SHORT EXERCISE ▸ Copy verbatim the block of lines in the entries below whose first line contains "The FreeCAD and" and whose last line contains "return gapAt". Leave out all other lines.

RECORDS SHOWN ▸
━━━━━━━━

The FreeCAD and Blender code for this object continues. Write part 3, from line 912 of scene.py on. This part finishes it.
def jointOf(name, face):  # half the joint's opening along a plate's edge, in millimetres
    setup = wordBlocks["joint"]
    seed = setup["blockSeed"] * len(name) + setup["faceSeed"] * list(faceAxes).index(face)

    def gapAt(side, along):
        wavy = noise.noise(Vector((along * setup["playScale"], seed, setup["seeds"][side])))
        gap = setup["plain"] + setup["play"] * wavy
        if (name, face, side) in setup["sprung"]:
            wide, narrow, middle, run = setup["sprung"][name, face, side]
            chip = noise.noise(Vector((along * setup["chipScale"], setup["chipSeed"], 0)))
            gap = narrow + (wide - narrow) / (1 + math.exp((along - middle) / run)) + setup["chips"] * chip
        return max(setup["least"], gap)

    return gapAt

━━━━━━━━

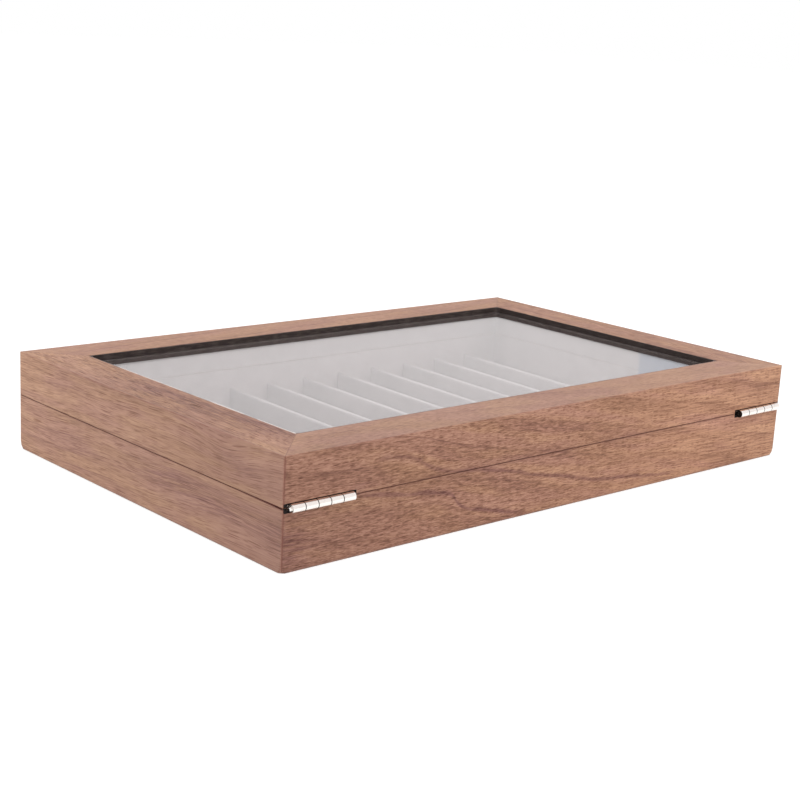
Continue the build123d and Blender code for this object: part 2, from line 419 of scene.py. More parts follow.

━━━━━━━━

COMPLETED EXERCISE ▸
The FreeCAD and Blender code for this object continues. Write part 3, from line 912 of scene.py on. This part finishes it.
def jointOf(name, face):  # half the joint's opening along a plate's edge, in millimetres
    setup = wordBlocks["joint"]
    seed = setup["blockSeed"] * len(name) + setup["faceSeed"] * list(faceAxes).index(face)

    def gapAt(side, along):
        wavy = noise.noise(Vector((along * setup["playScale"], seed, setup["seeds"][side])))
        gap = setup["plain"] + setup["play"] * wavy
        if (name, face, side) in setup["sprung"]:
            wide, narrow, middle, run = setup["sprung"][name, face, side]
            chip = noise.noise(Vector((along * setup["chipScale"], setup["chipSeed"], 0)))
            gap = narrow + (wide - narrow) / (1 + math.exp((along - middle) / run)) + setup["chips"] * chip
        return max(setup["least"], gap)

    return gapAt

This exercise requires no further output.